Gary James BUDREAU, Petitioner/Appellee,
v.
Jimmie Ann BUDREAU, aka Jimmie Ann Cox, Respondent/Appellant.
No. 2 CA-CIV 4366.
Court of Appeals of Arizona, Division 2.
September 15, 1982. Rehearing Denied November 5, 1982.*540 Charles L. Weninger, Tucson, for petitioner/appellee.
Rowland & Durazzo, P.C., by Patric E. Durazzo, Tucson, for respondent/appellant.
OPINION
HATHAWAY, Judge.
This appeal presents another aspect of the effect of McCarty v. McCarty, 453 U.S. 210, 101 S. Ct. 2728, 69 L. Ed. 2d 589 (1981), on a decree entered before McCarty.
An amended decree of dissolution was entered on June 1, 1981. It provided, inter alia, for an award to appellant of 36.5% of appellee's gross military retirement benefits. Appellee filed a notice of appeal from the dissolution decree on June 22, 1981. The record on appeal was forwarded to this court on August 3.
On August 6, appellee filed in the trial court a motion for relief from the judgment, pursuant to Arizona Rules of Civil Procedure, Rule 60(c), subsecs. (4) or (6), claiming that McCarty precluded the court from dividing his military retirement pay. On August 7, appellee filed a motion to dismiss his appeal, pursuant to A.R.C.A.P. Rule 26(a). This motion stated that the main issue appellee intended to raise on appeal was the division of his retirement pay, which McCarty had resolved after the notice of appeal was filed. It also stated that Rule 60(c) relief instead of prosecution of his appeal would be more economical in costs and judicial time.
*541 On November 4, the trial court first granted the motion to dismiss and then granted the motion for relief from judgment pursuant to Rule 60(c)(4), finding that the provision of the decree awarding appellant 36.5% of appellee's retirement benefits was void. An amended decree was filed on December 7, 1981, and this appeal followed.

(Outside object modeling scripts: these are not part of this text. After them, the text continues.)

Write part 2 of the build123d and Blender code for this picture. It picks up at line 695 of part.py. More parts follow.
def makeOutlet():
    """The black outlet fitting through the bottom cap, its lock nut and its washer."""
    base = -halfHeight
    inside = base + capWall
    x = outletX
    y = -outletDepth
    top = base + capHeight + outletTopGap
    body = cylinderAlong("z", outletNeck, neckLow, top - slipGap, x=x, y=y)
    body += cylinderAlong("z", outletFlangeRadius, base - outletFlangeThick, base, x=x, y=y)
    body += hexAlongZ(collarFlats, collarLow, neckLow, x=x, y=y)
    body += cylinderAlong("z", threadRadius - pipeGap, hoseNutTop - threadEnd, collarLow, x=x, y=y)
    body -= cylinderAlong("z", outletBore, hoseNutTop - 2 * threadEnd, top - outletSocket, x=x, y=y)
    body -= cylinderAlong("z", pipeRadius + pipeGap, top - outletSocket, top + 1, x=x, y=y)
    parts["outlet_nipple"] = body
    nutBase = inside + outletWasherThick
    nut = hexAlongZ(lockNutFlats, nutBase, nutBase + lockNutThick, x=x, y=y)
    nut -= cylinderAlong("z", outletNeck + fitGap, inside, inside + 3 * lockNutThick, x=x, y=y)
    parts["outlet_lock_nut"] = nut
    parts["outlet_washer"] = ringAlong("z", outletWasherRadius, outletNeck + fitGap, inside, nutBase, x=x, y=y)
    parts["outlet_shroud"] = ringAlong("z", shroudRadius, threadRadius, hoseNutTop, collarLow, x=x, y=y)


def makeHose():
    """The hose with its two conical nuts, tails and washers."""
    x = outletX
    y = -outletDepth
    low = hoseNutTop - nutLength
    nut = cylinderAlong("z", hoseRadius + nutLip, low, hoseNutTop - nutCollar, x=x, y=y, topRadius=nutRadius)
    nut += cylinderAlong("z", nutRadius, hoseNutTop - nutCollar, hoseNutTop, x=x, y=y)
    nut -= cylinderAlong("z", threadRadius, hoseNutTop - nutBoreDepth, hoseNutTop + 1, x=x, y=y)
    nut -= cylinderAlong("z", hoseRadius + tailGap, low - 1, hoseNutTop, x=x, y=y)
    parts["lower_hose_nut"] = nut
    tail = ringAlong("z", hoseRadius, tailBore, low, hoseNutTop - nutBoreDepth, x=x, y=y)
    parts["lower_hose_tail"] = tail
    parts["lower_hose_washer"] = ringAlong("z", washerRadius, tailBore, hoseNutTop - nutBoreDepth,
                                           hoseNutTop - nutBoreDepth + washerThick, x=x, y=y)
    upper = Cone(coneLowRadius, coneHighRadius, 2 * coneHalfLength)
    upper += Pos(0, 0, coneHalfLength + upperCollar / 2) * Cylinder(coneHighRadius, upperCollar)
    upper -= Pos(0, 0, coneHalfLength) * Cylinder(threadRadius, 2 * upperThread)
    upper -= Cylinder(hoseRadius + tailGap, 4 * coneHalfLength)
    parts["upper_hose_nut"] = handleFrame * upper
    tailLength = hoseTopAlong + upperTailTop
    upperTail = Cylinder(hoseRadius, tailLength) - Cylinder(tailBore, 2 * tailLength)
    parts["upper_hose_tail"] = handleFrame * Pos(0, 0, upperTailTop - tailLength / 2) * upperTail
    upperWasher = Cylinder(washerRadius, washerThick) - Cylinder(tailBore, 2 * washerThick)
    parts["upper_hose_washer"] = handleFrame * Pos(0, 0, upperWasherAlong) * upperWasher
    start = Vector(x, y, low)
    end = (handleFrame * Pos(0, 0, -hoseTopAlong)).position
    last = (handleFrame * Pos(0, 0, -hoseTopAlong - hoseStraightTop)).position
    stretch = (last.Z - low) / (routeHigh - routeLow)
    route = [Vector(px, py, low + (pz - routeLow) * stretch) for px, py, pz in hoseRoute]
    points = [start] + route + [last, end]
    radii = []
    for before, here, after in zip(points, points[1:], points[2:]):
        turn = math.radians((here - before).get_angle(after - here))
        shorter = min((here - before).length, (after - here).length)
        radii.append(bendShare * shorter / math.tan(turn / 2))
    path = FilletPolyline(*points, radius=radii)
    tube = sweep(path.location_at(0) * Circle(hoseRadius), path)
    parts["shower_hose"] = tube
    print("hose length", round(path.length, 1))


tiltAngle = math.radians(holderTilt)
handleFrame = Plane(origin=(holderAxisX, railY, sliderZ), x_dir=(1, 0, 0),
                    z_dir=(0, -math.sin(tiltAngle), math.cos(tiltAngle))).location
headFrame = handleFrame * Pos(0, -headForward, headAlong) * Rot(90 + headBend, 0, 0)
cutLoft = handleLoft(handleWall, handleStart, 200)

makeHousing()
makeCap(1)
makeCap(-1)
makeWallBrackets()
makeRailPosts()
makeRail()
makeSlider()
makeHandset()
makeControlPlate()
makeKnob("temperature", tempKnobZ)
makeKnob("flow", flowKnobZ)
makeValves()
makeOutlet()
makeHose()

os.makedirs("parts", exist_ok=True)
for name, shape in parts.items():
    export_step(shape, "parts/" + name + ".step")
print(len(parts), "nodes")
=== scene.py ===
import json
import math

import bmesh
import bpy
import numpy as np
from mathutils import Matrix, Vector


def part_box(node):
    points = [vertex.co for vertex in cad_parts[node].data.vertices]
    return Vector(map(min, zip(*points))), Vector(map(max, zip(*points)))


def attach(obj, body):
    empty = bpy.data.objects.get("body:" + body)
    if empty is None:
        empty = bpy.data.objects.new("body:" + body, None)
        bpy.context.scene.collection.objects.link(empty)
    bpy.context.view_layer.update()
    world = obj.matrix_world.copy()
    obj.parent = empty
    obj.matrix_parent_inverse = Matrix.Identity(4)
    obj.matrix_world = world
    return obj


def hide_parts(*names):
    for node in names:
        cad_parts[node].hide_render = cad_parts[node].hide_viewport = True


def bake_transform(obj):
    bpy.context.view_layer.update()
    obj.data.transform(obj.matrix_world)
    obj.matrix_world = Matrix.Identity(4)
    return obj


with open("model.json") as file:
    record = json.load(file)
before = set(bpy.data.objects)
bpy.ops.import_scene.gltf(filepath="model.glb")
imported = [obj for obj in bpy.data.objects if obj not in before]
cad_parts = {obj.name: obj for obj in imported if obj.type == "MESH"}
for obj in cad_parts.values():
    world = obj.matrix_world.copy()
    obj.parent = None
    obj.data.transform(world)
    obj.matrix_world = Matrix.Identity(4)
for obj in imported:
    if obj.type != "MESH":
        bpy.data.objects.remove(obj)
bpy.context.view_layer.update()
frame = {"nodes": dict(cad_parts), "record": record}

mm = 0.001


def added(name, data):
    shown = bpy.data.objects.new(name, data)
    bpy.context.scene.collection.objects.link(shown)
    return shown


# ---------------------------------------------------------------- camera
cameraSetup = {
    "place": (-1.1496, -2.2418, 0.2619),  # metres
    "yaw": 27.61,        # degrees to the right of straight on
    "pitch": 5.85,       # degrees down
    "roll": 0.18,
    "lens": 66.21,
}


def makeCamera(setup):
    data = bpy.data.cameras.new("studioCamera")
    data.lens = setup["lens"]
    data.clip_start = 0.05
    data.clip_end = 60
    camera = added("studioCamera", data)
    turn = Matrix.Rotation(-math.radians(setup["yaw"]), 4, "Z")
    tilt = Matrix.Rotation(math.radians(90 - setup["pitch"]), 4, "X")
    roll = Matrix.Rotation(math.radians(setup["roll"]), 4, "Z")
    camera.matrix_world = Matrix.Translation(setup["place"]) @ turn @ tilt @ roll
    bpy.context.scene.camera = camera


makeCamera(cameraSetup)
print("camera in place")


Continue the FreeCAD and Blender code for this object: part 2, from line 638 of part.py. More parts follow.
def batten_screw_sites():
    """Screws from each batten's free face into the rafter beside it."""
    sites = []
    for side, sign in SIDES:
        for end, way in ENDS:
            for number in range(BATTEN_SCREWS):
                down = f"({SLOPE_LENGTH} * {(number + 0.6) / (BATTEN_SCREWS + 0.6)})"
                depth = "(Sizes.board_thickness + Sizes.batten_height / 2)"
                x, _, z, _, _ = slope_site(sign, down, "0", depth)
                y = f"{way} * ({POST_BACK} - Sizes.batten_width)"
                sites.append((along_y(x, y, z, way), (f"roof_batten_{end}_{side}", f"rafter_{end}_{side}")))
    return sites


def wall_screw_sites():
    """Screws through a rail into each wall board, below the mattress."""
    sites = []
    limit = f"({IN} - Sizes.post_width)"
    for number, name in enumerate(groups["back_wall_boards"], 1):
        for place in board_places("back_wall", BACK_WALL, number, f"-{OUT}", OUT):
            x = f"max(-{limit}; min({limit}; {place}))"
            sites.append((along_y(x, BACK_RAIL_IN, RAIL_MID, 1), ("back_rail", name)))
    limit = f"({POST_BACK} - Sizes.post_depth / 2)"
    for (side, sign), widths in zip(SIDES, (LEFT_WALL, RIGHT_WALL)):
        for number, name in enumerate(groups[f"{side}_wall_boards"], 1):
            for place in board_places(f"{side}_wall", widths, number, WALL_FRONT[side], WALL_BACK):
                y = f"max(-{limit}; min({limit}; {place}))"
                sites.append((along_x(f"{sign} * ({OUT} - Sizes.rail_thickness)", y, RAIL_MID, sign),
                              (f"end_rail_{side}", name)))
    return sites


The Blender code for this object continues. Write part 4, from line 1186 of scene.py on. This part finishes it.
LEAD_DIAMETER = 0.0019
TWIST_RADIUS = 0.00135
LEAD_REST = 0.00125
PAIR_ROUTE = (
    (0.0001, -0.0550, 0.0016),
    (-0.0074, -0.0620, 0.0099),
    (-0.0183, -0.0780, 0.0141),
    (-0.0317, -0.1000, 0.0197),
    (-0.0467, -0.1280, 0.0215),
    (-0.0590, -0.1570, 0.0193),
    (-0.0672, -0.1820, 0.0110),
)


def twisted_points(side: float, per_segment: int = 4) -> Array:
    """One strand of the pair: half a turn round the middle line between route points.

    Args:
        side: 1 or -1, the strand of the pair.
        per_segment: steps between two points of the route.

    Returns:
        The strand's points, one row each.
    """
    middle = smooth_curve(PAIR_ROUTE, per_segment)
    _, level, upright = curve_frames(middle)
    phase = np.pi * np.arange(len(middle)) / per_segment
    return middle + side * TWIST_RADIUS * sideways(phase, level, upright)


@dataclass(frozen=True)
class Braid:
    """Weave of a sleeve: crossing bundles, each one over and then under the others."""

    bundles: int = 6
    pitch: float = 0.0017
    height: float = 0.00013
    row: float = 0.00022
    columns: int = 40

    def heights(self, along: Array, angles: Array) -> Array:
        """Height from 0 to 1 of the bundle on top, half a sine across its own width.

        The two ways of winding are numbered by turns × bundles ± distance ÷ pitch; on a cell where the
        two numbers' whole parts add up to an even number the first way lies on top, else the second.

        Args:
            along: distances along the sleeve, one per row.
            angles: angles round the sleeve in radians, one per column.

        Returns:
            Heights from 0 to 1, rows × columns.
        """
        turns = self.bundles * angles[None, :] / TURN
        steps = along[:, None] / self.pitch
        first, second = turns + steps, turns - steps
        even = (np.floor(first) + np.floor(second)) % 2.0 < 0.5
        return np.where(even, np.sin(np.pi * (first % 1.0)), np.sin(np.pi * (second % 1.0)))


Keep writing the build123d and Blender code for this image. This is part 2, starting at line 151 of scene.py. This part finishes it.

Appellant contends that the trial court erred in granting appellee's motion pursuant to Rule 60(c)(4) and in giving retroactive effect to McCarty. We agree with appellant that the award of a portion of appellee's military pension in the dissolution decree would be res judicata and entitled to enforcement if the decree had become final. Rodriguez v. Rodriguez, 133 Ariz. 88, 649 P.2d 291 (1982).[1]
In Rodriguez, we stated:
"McCarty may not be given retroactive application in cases where the issue of the community nature of a military pension was adjudicated and the judgment has become final prior to the date of the McCarty decision."
The judgment here, entered June 1, 1981, had not become final prior to the June 26, 1981, decision in McCarty. In fact a notice of appeal had already been filed. Appellate courts will dispose of a case according to the law prevailing at the time of the appellate disposition when there is a change of law by judicial decision between the time of trial and the time of appeal. Sandoval v. Sandoval, 130 Ariz. 117, 634 P.2d 405 (App. 1981); Arnold v. Knettle, 10 Ariz. App. 509, 460 P.2d 45 (1969); see also Juniel v. Juniel, 128 Ariz. 59, 623 P.2d 848 (App. 1981); Fairchild v. Fairchild, 118 Ariz. 354, 576 P.2d 1009 (App. 1978). Therefore, we would have applied McCarty to appellee's appeal, as did Division One in Sandoval.
When appellee filed his notice of appeal on June 22, 1981, this divested the trial court of jurisdiction to consider the Rule 60(c) motion. Matter of Estate of Condry, 117 Ariz. 566, 574 P.2d 54 (App. 1977). Appellee's remedy while his appeal would be pending would be to apply to this court for suspension of the appeal and revestment of jurisdiction in the trial court for the specific purpose of hearing and determining the Rule 60(c) motion. Condry, supra. However, the appeal had not been docketed in this court and therefore was not yet pending here. The trial court had jurisdiction to dismiss the appeal under A.R.C.A.P. Rule 26(a). The court did dismiss the appeal before granting Rule 60(c) relief.
A motion pursuant to Rule 60(c) cannot be used as a substitute for appeal to relitigate issues which have already been finally determined. State v. Surety Ins. Co. of California, 128 Ariz. 284, 625 P.2d 347 (App. 1981). Appellee was not using Rule 60(c) as a substitute for appeal because of failure to timely appeal. He used it as an alternative to a timely perfected appeal.
Although the June decree was not void, the trial court was correct in granting appellee Rule 60(c) relief. Juniel, supra.
Affirmed.
HOWARD, C.J., and BIRDSALL, J., concur.
NOTES
[1] The Arizona Supreme Court approved the opinion of this court on July 16, 1982. Rodriguez v. Rodriguez, 133 Ariz. 87, 649 P.2d 290 (1982).